Senior Reporter
Diesel Average Dips 0.1¢ to $2.420
The U.S. average retail price of diesel slid 0.1 cent to $2.420 a gallon, according to the Department of Energy, as crude prices reflected the uncertainty global production would be slowed.
The national average price is 0.1 cent less than it was a year ago, when it was $2.421, DOE said after its Nov. 28 survey of fueling stations.
Changes in the average regional diesel prices were mixed. Prices were higher in three regions, unchanged in two and lower in five.
The U.S. regular gasoline average price fell 0.1 cent to $2.154 a gallon, 9.5 cents higher than a year ago, DOE’s Energy Information Administration said.
Regional average prices declined everywhere but the Midwest, where the price rose 2.5 cents a gallon to $2.039.
Meanwhile, crude oil futures on the New York Mercantile Exchange closed Nov. 28 at $47.08 per barrel, compared with $47.49 on Nov. 21.
At one large carrier, switching out one component made an overnight difference in fuel economy.
Fifteen years ago, Bison Transport Inc. converted its entire less-than-truckload and truckload fleet to automated transmissions from manual transmissions, President Rob Penner told Transport Topics.
“The reason we did that back then was fuel. The automated transmission didn’t actually perform better than the best driver, but it raised the floor by a mile and a half per gallon. So we didn’t have anybody doing 5 miles per gallon anymore, and we have been a fully automated fleet from that far back.”
The improved fuel mileage from the conversion “was the equivalent of nearly 15 cents per mile in savings,” said Penner, whose Winnipeg, Manitoba-based carrier operates about 1,600 tractors and has an annual diesel budget of about C$50 million.

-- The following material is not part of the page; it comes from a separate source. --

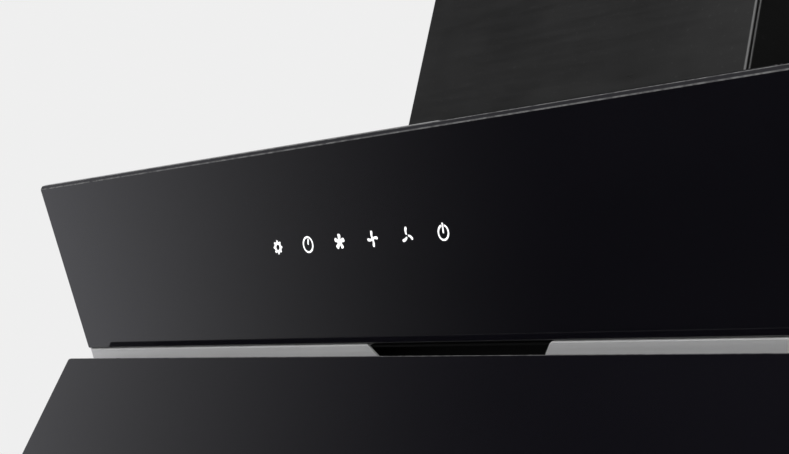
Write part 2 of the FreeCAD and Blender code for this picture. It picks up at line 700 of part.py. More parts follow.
def make_scroll():
    width, wall, rise = value("blower_width"), value("scroll_wall"), value("scroll_rise")
    inlet, roll = value("wheel_inner"), value("inlet_roll")
    outer = scroll_outline(wall).extrude(Vector(width - 2 * wall, 0, 0))
    inner = scroll_outline(0).extrude(Vector(width - 2 * wall, 0, 0))
    mouth = Part.makeBox(width, 3 * value("scroll_end"), 3 * wall,
                         Vector(0, -1.5 * value("scroll_end"), rise - wall))
    wrap = outer.cut(inner).cut(mouth)
    keep(shaped("scroll_wrap", at_axle(wrap, -width / 2 + wall)))
    for side, sign in sides:
        cheek = scroll_outline(wall).extrude(Vector(wall, 0, 0)).cut(mouth)
        start = -width / 2 if sign < 0 else width / 2 - wall
        cheek.translate(Vector(start, 0, 0))
        # inlet bell: pressed into the scroll in two cones, from the cheek's outer face
        steps = [math.radians(angle) for angle in (90, 45, 0)]

        def bell(radius):
            return [Vector(sign * (width / 2 - roll + radius * math.sin(step)),
                           inlet + roll - radius * math.cos(step), 0) for step in steps]

        rim = bell(roll) + bell(roll - wall)[::-1]
        lip = Part.Face(Part.makePolygon(rim + rim[:1])).revolve(Vector(0, 0, 0), RIGHT, 360)
        hole = Part.makeCylinder(inlet + roll, 3 * wall, Vector(start - wall, 0, 0), Vector(1, 0, 0))
        keep(shaped("scroll_cheek_" + side, at_axle(cheek.cut(hole).fuse(lip).removeSplitter())))


def make_impeller():
    """Double-inlet wheel: forward-curved blades between two rings, carried by a centre disc."""
    outer, inner, width = value("wheel_radius"), value("wheel_inner"), value("wheel_width")
    wall, hub = value("blade_wall"), value("hub_radius")

    def ring(place, length, inside, outside):
        solid = Part.makeCylinder(outside, length, Vector(place, 0, 0), RIGHT)
        return solid.cut(Part.makeCylinder(inside, 3 * length, Vector(place - length, 0, 0), RIGHT))

    # forward-curved blade: flats along an arc from the inner edge of the rings out to their rim
    lean, bow, inset = value("blade_lean"), value("blade_bow"), value("blade_inset")
    flat_count = 2
    ring_wall, disc_wall, boss = value("ring_wall"), value("disc_wall"), value("boss_length")

    def on_blade(share, lift):
        height = (inner + inset) * (1 - share) + (outer - inset) * share
        sideways = -lean * (1 - share) + 4 * bow * share * (1 - share)
        return Vector(0, height, sideways + lift)

    shares = [index / flat_count for index in range(flat_count + 1)]
    rim = [on_blade(share, 0) for share in shares] + [on_blade(share, wall) for share in shares[::-1]]
    blade = Part.Face(Part.makePolygon(rim + rim[:1])).extrude(Vector(width - ring_wall, 0, 0))
    blade.translate(Vector((ring_wall - width) / 2, 0, 0))
    count = int(value("blade_count"))
    blades = []
    for index in range(count):
        copy = blade.copy()
        copy.rotate(Vector(0, 0, 0), RIGHT, 360.0 * index / count)
        blades.append(copy)
    ends = [ring(place, ring_wall, inner, outer) for place in (-width / 2, width / 2 - ring_wall)]
    disc = ring(-disc_wall / 2, disc_wall, value("shaft_radius"), outer)
    hub_ring = ring(-boss / 2, boss, value("shaft_radius"), hub)
    wheel = disc.fuse([hub_ring] + ends + blades)
    keep(shaped("impeller", at_axle(wheel)))
    start = "(-boss_length / 2 - shaft_stand)"
    shaft = cylinder("motor_shaft", "X", start, axle_y, axle_z, "shaft_radius",
                     "motor_start + motor_length - shaft_seat - " + start)
    keep(shaft)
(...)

“It was pretty straightforward for us. There are very few things we can do to change out cost to that magnitude,” he said.
Bison Transport ranks No. 65 on the Transport Topics Top 100 list of the largest U.S. and Canadian for-hire carriers.
Meanwhile, with only two days to go before ministers from the Organization of Petroleum Exporting Countries try to finalize the first production decrease in eight years, the foundations for a deal are looking shaky, Bloomberg News reported Nov. 28.
A final round of diplomacy focused on internal divisions over how to share the cuts and on Russian resistance to reducing supply, which already forced the cancellation of crucial talks with non-OPEC suppliers, Bloomberg said.
On Nov. 27, Khalid Al-Falih, the Saudi oil minister, floated for the first time the possibility of leaving Vienna without an agreement, Bloomberg said.